Sweden noted that it has recognized Palestine - perhaps offsetting for some its dust-up with Saudi Arabia. Netherlands candidly brought up Srebrenica, as a dark mark on its past; it said as it had set up meetings with states beyond the Security Council for now Foreign Minister Bert Koenders when he was un envoy in Mali and Cote d'Ivoire, it would do the same in the future. Italy cited the theft and sale of cultural heritage by terrorists.
Among the questions, UK Ambassador Matthew Rycroft asked the three, who would come onto the just as the Next SG will, how they would work with her. Italy said it has not spend so much on its campaign, it's all part of foreign policy. A contested application in the NGO Committee beckoned, and so it was time to go.
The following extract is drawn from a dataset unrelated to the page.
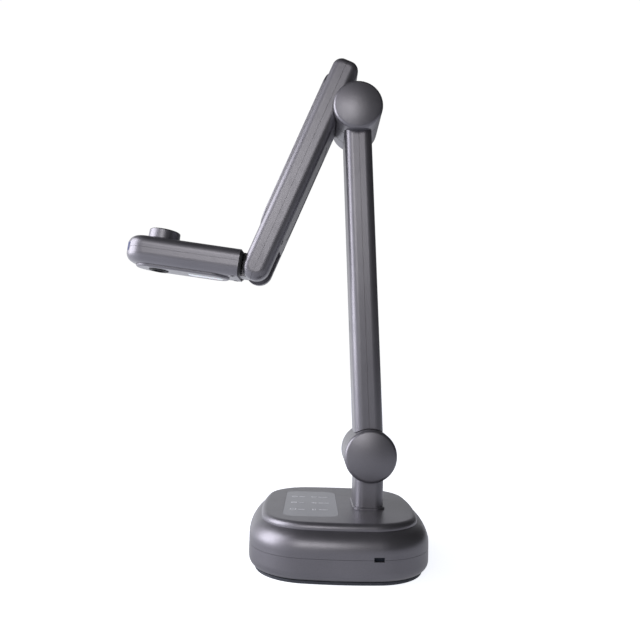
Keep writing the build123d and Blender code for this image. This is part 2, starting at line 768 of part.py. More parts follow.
spindle_radius = 3.5
head_screw_x = -18.0
head_screw_reach = 11.6
with BuildPart() as head_screws:
    with BuildSketch(head_level(head_bottom + 0.3)):
        with Locations((head_screw_x, -head_screw_reach), (head_screw_x, head_screw_reach)):
            Circle(1.9)
    extrude(amount=1.0)
    with BuildSketch(head_level(head_bottom + 1.3)):
        with Locations((head_screw_x, -head_screw_reach), (head_screw_x, head_screw_reach)):
            Circle(1.0)
    extrude(amount=9)
save(head_screws, "head_screws")

seam_plane = head_level(head_seam)
with BuildPart() as head_top_shell:
    add(head_form.part)
    add(head_room.part, mode=Mode.SUBTRACT)
    split(bisect_by=seam_plane.offset(parting_gap / 2), keep=Keep.TOP)
    with BuildSketch(seam_plane):
        with Locations((turret_x, 0)):
            Circle(spindle_radius + running_gap)
    extrude(amount=head_top - head_seam + 1, mode=Mode.SUBTRACT)
    add(nose_pocket.part, mode=Mode.SUBTRACT)
save(head_top_shell, "head_top_shell")

with BuildPart() as head_bottom_shell:
    add(head_form.part)
    add(head_room.part, mode=Mode.SUBTRACT)
    split(bisect_by=seam_plane.offset(-parting_gap / 2), keep=Keep.BOTTOM)
    with BuildSketch(bottom_level):
        with Locations((turret_x, 0)):
            Circle(turret_radius + 0.3)
        with Locations((led_x, 0)):
            SlotOverall(diffuser_length + 0.2, diffuser_width + 0.2)
    extrude(amount=head_wall, mode=Mode.SUBTRACT)
    with BuildSketch(bottom_level):
        with Locations((head_screw_x, -head_screw_reach), (head_screw_x, head_screw_reach)):
            Circle(3.0)
    extrude(amount=9)
    with BuildSketch(bottom_level):
        with Locations((head_screw_x, -head_screw_reach), (head_screw_x, head_screw_reach)):
            Circle(2.0)
    extrude(amount=1.3, mode=Mode.SUBTRACT)
    with BuildSketch(bottom_level):
        with Locations((head_screw_x, -head_screw_reach), (head_screw_x, head_screw_reach)):
            Circle(1.0)
    extrude(amount=11, mode=Mode.SUBTRACT)
    add(nose_pocket.part, mode=Mode.SUBTRACT)
save(head_bottom_shell, "head_bottom_shell")

# The wrist knuckle fills the slot of the upper arm and is clamped inside the head.
web_top = 4.0
web_bottom = -8.2
knuckle_radius = 8.5
cap_end = -11.6
cowl_end = -7.5
cap_inset = 1.0
anchor_end = -23.0
with BuildPart() as wrist_knuckle:
    with BuildSketch(head_side):
        Circle(knuckle_radius)
        with Locations((head_back / 2, (web_top + web_bottom) / 2)):
            Rectangle(-head_back, web_top - web_bottom)
    extrude(amount=wrist_knuckle_half, both=True)
    with BuildSketch(head_side):
        with Locations(((anchor_end + head_back) / 2, (web_top + head_bottom + head_wall) / 2)):
            Rectangle(head_back - anchor_end, web_top - head_bottom - head_wall)
    extrude(amount=8, both=True)
    with BuildSketch(head_side):
        Circle(wrist_pin_radius + running_gap)
    extrude(amount=wrist_knuckle_half, both=True, mode=Mode.SUBTRACT)
save(wrist_knuckle, "wrist_knuckle")

end_plane = Plane(
    origin=head_side.from_local_coords(Vector(head_back, (head_top + head_bottom) / 2, 0)),
    x_dir=(0, 1, 0),
    z_dir=head_side.x_dir,
)
with BuildPart() as head_end_cap:
    with BuildSketch(end_plane):
        RectangleRounded(arm_width - 2 * cap_inset, head_top - head_bottom - 2 * cap_inset, head_top_radius - cap_inset)
    extrude(amount=cap_end - head_back)
    chamfer(head_end_cap.faces().sort_by(head_along)[-1].edges(), length=1.2)
    with BuildSketch(head_side):
        with Locations(((head_back + cowl_end) / 2, (web_top + head_top - 1.6) / 2 + 0.2)):
            Rectangle(cowl_end - head_back, head_top - 1.6 - web_top - 0.4)
    extrude(amount=wrist_knuckle_half, both=True)
    with BuildSketch(head_side):
        with Locations((head_back / 2, (web_top + web_bottom) / 2 - 2)):
            Rectangle(-head_back + 4, web_top - web_bottom + 4)
    extrude(amount=wrist_knuckle_half, both=True, mode=Mode.SUBTRACT)
save(head_end_cap, "head_end_cap")


# ---- Camera turret: turns in the head about the head's normal ------------------------------------

turret_low = head_bottom - plate_drop - 0.9
turret_high = 4.0
lens_radius = 5.2
with BuildPart() as lens_barrel:
    with BuildSketch(head_level(turret_low)):
        with Locations((turret_x, 0)):
            Circle(turret_radius)
    extrude(amount=turret_high - turret_low)
    chamfer(lens_barrel.faces().sort_by(head_up)[0].edges(), length=0.5)
    with BuildSketch(head_level(turret_low)):
        with Locations((turret_x, 0)):
            Circle(lens_radius + 1.2)
    extrude(amount=3.0, mode=Mode.SUBTRACT)
    with BuildSketch(head_level(turret_low)):
        with Locations((turret_x, 0)):
            Circle(lens_radius - 1)
    extrude(amount=9, mode=Mode.SUBTRACT)
save(lens_barrel, "lens_barrel")

with BuildPart() as lens_ring:
    with BuildSketch(head_level(turret_low + 0.3)):
        with Locations((turret_x, 0)):
            Circle(lens_radius + 1.2)
            Circle(lens_radius, mode=Mode.SUBTRACT)
    extrude(amount=2.7)
save(lens_ring, "lens_ring")

with BuildPart() as lens_glass:
    with BuildSketch(head_level(turret_low + 1.4)):
        with Locations((turret_x, 0)):
            Circle(lens_radius)
    extrude(amount=1.6)
save(lens_glass, "lens_glass")

with BuildPart() as sensor_board:
    with BuildSketch(head_level(turret_high)):
        with Locations((turret_x, 0)):
            Circle(turret_radius + 3)
    extrude(amount=1.2)
save(sensor_board, "sensor_board")

spindle_top = head_top + knob_height - 2.5
with BuildPart() as turret_spindle:
    with BuildSketch(head_level(turret_high + 1.2)):
        with Locations((turret_x, 0)):
            Circle(6.5)
    extrude(amount=2)
    with BuildSketch(head_level(turret_high + 3.2)):
        with Locations((turret_x, 0)):
            Circle(spindle_radius)
    extrude(amount=spindle_top - turret_high - 3.2)
save(turret_spindle, "turret_spindle")

with BuildPart() as camera_knob:
    with BuildSketch(head_level(head_top + 0.4)):
        with Locations((turret_x, 0)):
            Circle(knob_radius)
    extrude(amount=knob_height, taper=2)
    fillet(camera_knob.faces().sort_by(head_up)[-1].edges(), radius=1.3)
    with BuildSketch(head_level(head_top + 0.4)):
        with Locations((turret_x, 0)):
            Circle(spindle_radius)
    extrude(amount=spindle_top - head_top - 0.4, mode=Mode.SUBTRACT)
save(camera_knob, "camera_knob")
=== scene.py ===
import json
import math

import bmesh
import bpy
from mathutils import Matrix, Vector


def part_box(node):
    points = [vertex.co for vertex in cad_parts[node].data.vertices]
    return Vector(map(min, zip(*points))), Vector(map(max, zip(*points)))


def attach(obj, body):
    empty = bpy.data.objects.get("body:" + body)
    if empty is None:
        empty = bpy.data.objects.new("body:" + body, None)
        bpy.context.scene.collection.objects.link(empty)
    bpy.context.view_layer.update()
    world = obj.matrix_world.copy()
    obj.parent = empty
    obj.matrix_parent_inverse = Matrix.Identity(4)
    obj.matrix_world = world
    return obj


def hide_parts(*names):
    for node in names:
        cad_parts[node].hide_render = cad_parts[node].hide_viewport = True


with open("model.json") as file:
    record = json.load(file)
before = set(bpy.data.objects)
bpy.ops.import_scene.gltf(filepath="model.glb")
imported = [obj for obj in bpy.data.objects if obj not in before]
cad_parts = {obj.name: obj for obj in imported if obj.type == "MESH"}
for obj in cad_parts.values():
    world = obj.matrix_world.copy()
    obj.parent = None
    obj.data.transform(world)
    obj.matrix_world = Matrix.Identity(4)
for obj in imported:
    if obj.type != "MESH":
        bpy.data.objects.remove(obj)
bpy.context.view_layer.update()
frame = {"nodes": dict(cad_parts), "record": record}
mm = 0.001
joints = {joint["name"]: joint for joint in frame["record"]["behaviour"]["joints"]}
print("frame loaded:", len(frame["nodes"]), "nodes")

armOffset = 23 * mm         # elbow axis to the middle of the upper bar
halfThickness = 11 * mm     # half of the upper bar's thickness


# Frames of the neck and the tilted parts: x across the part, y up along it, z towards the lock slot side

def sideFrame(place, acrossAxis):
    across = Vector(acrossAxis).normalized()
    towards = Vector((0, -1, 0))
    up = towards.cross(across)
    turn = Matrix((across, up, towards)).transposed().to_4x4()
    return Matrix.Translation(Vector(place)) @ turn


def jointPlace(name):
    return Vector(joints[name]["pos_m"])


def directions():
    elbow, wrist, foot = jointPlace("elbow_hinge"), jointPlace("wrist_hinge"), jointPlace("base_hinge")
    reach = (wrist - elbow).length
    lean = math.atan2(elbow.x - wrist.x, elbow.z - wrist.z) - math.asin(armOffset / reach)
    lowerUp = (elbow - foot).normalized()
    headUp = Vector(joints["lens_turn"]["axis"]).normalized()
    return {
        "elbow": sideFrame(elbow, (lowerUp.z, 0, -lowerUp.x)),
        "neck": sideFrame(foot, (1, 0, 0)),
        "upper": sideFrame(elbow, (math.cos(lean), 0, -math.sin(lean))),
        "head": sideFrame(wrist, (headUp.z, 0, -headUp.x)),
    }


frames = directions()
turretPlace = frames["head"].inverted() @ jointPlace("lens_turn")


# Shader expressions

class wire:
    def __init__(self, bench, socket):
        self.bench = bench
        self.socket = socket

    def work(self, operation, first, second):
        made = self.bench.node("ShaderNodeMath", {"operation": operation}, {0: first, 1: second})
        return wire(self.bench, made.outputs[0])

    def __add__(self, other): return self.work("ADD", self, other)
    def __radd__(self, other): return self.work("ADD", other, self)
    def __sub__(self, other): return self.work("SUBTRACT", self, other)
    def __rsub__(self, other): return self.work("SUBTRACT", other, self)
    def __mul__(self, other): return self.work("MULTIPLY", self, other)
    def __rmul__(self, other): return self.work("MULTIPLY", other, self)
    def __pow__(self, other): return self.work("POWER", self, other)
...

What remained constant was that due to UN eviction and censorship, Inner City Press was required to have a minder to reach the stakeout.
The day before on May 23 when Kazakhstan and Thailand debated, such as it was, for the Asia Pacific seat on the UN Security Council, Inner City Press again could only reach the stakeout with a minder, thanks to Ban Ki-moon's and Cristina Gallach's censorship. Still, while canned questions were posed by DPA and others inside, outside diplomats told Inner City Press this “reform” was more illusory than real.
“We've already made up our mind,” as one diplomat put it. Or as another specified, votes for Security Council seats are traded early among nations; no debate a few weeks out can change it. Still, Amnesty International asked about about Morocco and Western Sahara, South Sudan and Malakal.
Kazakhstan pointed out no Central Asian country has yet served on the Council. Thailand cited its pedigree. Inner City Press tweeted these and got push back.